What I have instead is every other weekend entirely to myself. To do whatever I choose. It's daunting. I know what that sounds like-you probably want to say to me, I could think of a hundred things that I could do with an entire weekend to myself. I am not complaining, I promise. But it's not busy-it's not the constant drone that all the other days in my week are, even with our lessened schedule. It's hour upon hour of deciding what I want to do-which is usually reading and sleeping and watching old movies.

Someday I will look back at this time in my life and envy myself, I think. All of this time to marinate in things that I enjoy, in books and movies and yoga and writing. It's a constant battle inside my head-enjoy this time, I keep telling myself, even as I physically ache for my kids. I sometimes can't believe how much I can miss someone. To the very marrow of my bones.

My children need time with their dad.
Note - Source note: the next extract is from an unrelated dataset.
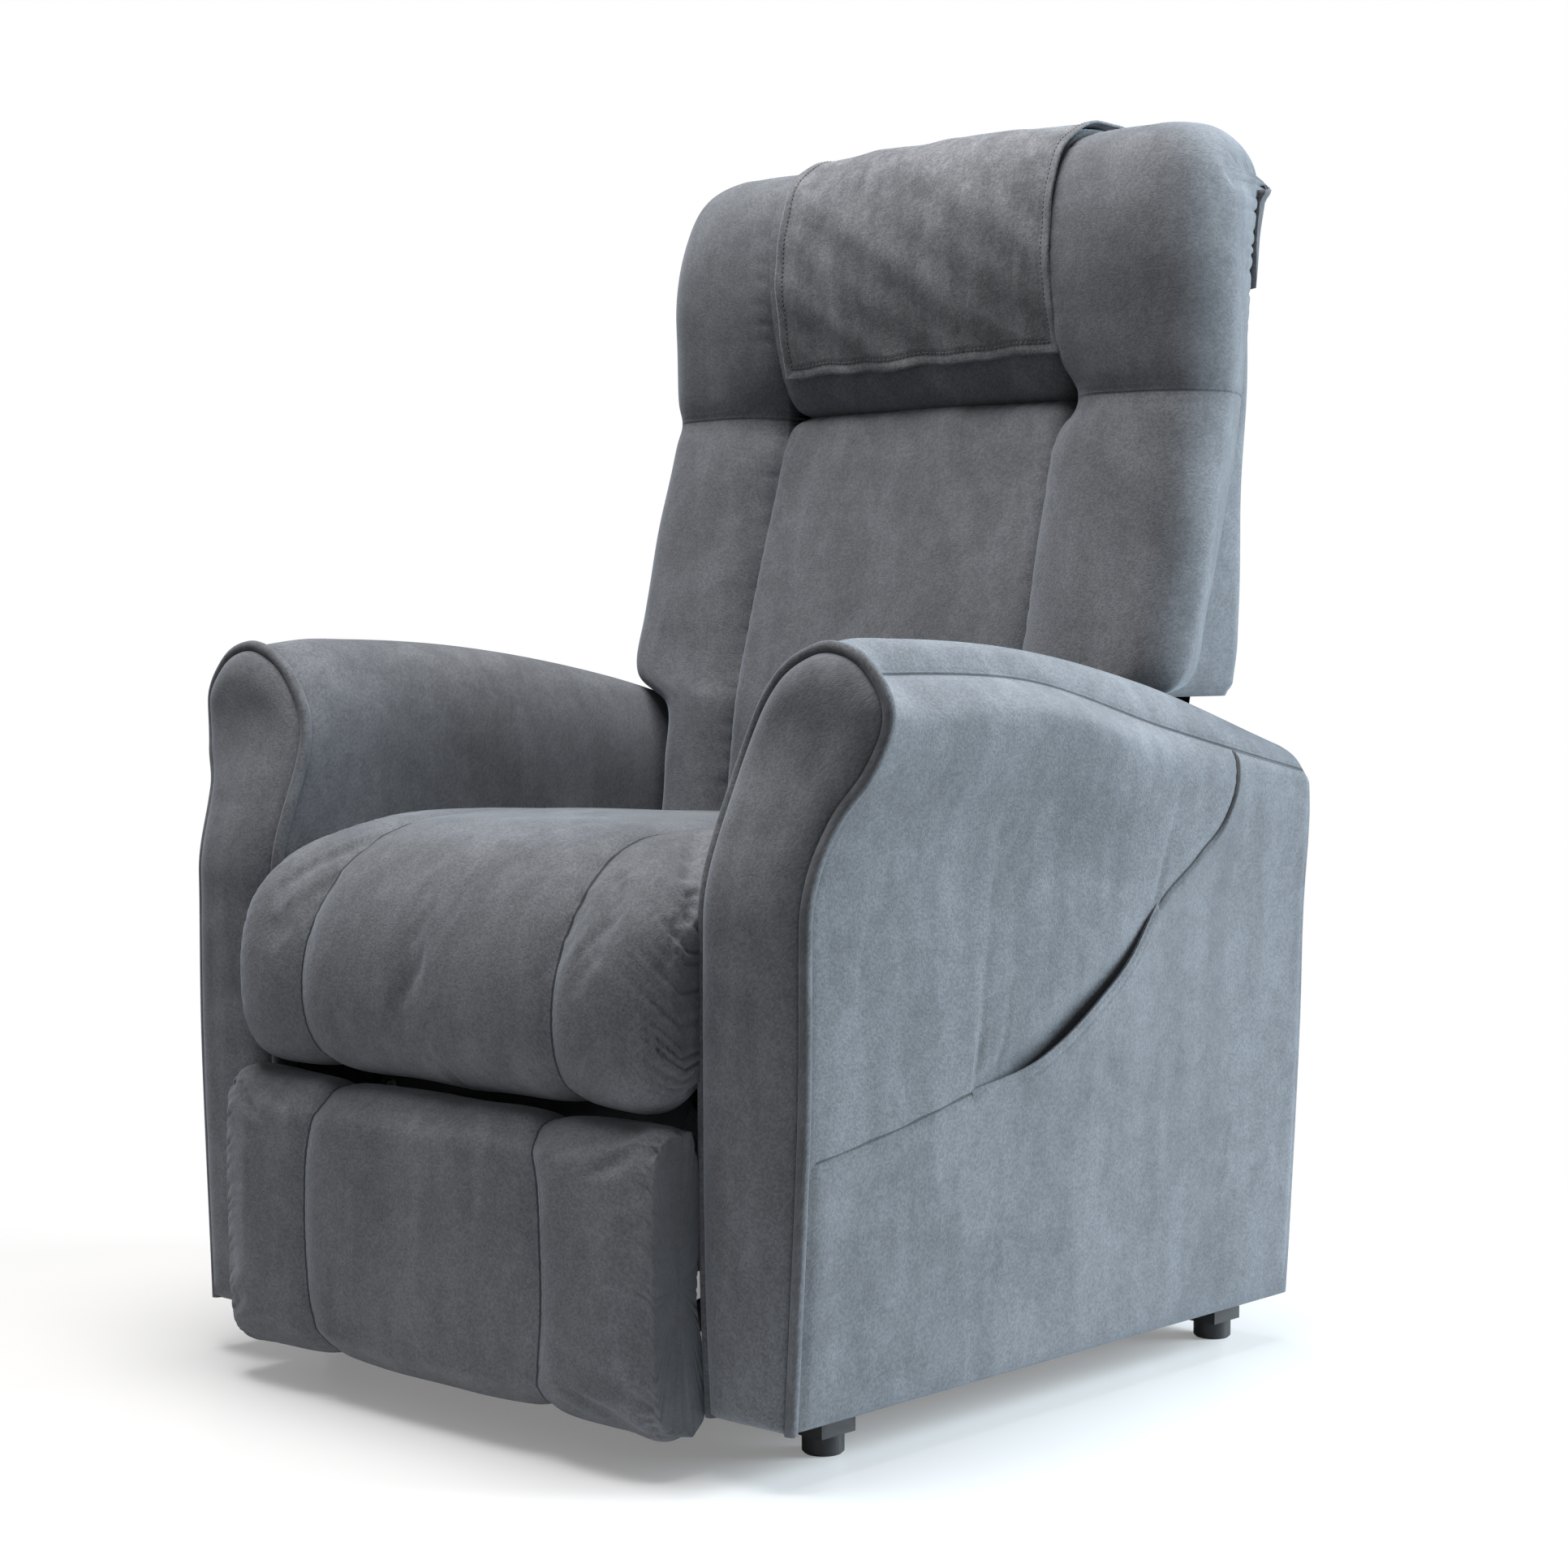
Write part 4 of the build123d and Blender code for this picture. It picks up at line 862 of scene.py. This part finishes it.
# ============================== Seat and footrest =================================================
@dataclass
class RollPad:
    """A pad whose side profile runs across the chair: rounded, gathered ends and two curved seams."""

    name: str
    node: str
    body: str
    profile: tuple[Point, ...]
    seam_x: tuple[Point, ...]
    end_reach: float = 0.046
    end_drop: float = 0.036
    crown: float = 0.008
    cap: float = 0.006
    pucker: float = 0.0046
    side_ease: float = 0.003
    fill: float = 0.75

    def loop(self, count: int) -> np.ndarray:
        """The closed side profile (y, z), evenly spaced along its length."""
        points = np.array(self.profile + self.profile[:3])
        step = length_run(points)
        dense = spline(step, points, np.linspace(step[1], step[len(self.profile) + 1], 4000))[:-1]
        run = length_run(dense)
        at = np.arange(count) * (run[-1] + np.linalg.norm(dense[0] - dense[-1])) / count
        return np.stack([np.interp(at, run, dense[:, 0]), np.interp(at, run, dense[:, 1])], -1)

    def bag(self, rows: int, cols: int) -> np.ndarray:
        """Plain bag: the profile carried across, drawn in round both ends along a quarter ellipse."""
        low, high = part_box(self.node)
        half = (high.x - low.x) / 2 + self.side_ease
        turn = np.linspace(0, math.pi / 2, rows // 6)
        left = -half + self.end_reach * (1 - np.cos(turn))
        level = np.linspace(left[-1], -left[-1], rows - 2 * len(turn) + 2)
        x = np.concatenate([left[:-1], level, -left[:-1][::-1]])
        into = np.clip((half - np.abs(x)) / self.end_reach, 0, 1)
        drop = self.end_drop * round_over(into)
        loop = self.loop(cols)
        step = np.roll(loop, -1, 0) - np.roll(loop, 1, 0)
        out = np.stack([step[:, 1], -step[:, 0]], -1) / np.linalg.norm(step, axis=1, keepdims=True)
        middle = loop.mean(0)
        if np.mean(np.sum(out * (loop - middle), -1)) < 0:
            out = -out
        facing = np.where(out[:, 0] > 0.5, 0.1, 1.0)
        flat = loop[None] - drop[:, None, None] * (facing[:, None] * out)[None]
        puff = self.crown * (1 - (x / half) ** 2)[:, None] * np.clip(out[None, :, 1], 0, 1)
        return np.stack([np.repeat(x[:, None], cols, 1), flat[..., 0], flat[..., 1] + puff], -1)

    def build(self, cloth: bpy.types.Material) -> None:
        """Swells the bag, then sews its seams and gathers into the finer mesh."""
        coarse = self.bag(72, 110)
        ends = np.zeros(coarse.shape[:2])
        ends[:3], ends[-3:] = 1.0, 1.0
        grid = finer(inflate(coarse, self.cap, ends), 190, 300)
        out = normals(grid)
        if np.mean(np.sum(out * (grid - grid.mean((0, 1))), -1)) < 0:
            out = -out
        half = np.abs(grid[..., 0]).max()
        seam = np.array(self.seam_x)
        seam_at = spline(seam[:, 0], seam[:, 1], grid[..., 2])
        from_seam = np.abs(np.abs(grid[..., 0]) - seam_at)
        around, _ = distances(grid)
        push = -0.0036 * bell(from_seam, 0.011) - 0.0022 * bell(from_seam, 0.030)
        push += gathers(around, half - np.abs(grid[..., 0]) - 0.006, 0.016, 0.0125, self.pucker, 21)
        push += gathers(around, from_seam, 0.006, 0.010, 0.0007, 33)
        push += 0.0010 * waver(grid[..., 0] + 0.5 * around, (0.11, 0.19, 0.31), 17)
        make(self.name, tube(grid + out * push[..., None], np.abs(grid[..., 0]) - seam_at), cloth, self.body,
             (self.node,))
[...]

They need time away from me. They need to spread their wings, even if just a little bit. My life-this year of transition-is about learning to really, truly be a grown up for the first time in my life. I am responsible for all of my decisions. I don't have anyone to fall back on, to swoop in and save me from disastrous choices. That is not to say that my parents haven't been helpful-they have helped me so much, I could never, ever repay them. But for the first time in my life, I have to figure out who I want to be. At 37, that is just strange. I have defined myself as a wife and a mother for so long, it is difficult to know who I am outside of those parameters. Much less to like that person and feel like I am at all useful outside of those roles.

It's all most challenging, in ways that I never would have anticipated. But I look back at who I was a year ago and I am so proud of how far I've come. I have screwed up and made mistakes, but I have swallowed my lessons, learned from my faults, and have been met with grace again and again. And yes, I am scared, and unsure, and quite certain that I don't know at all what I am doing. And that, for now, is exactly as it should be.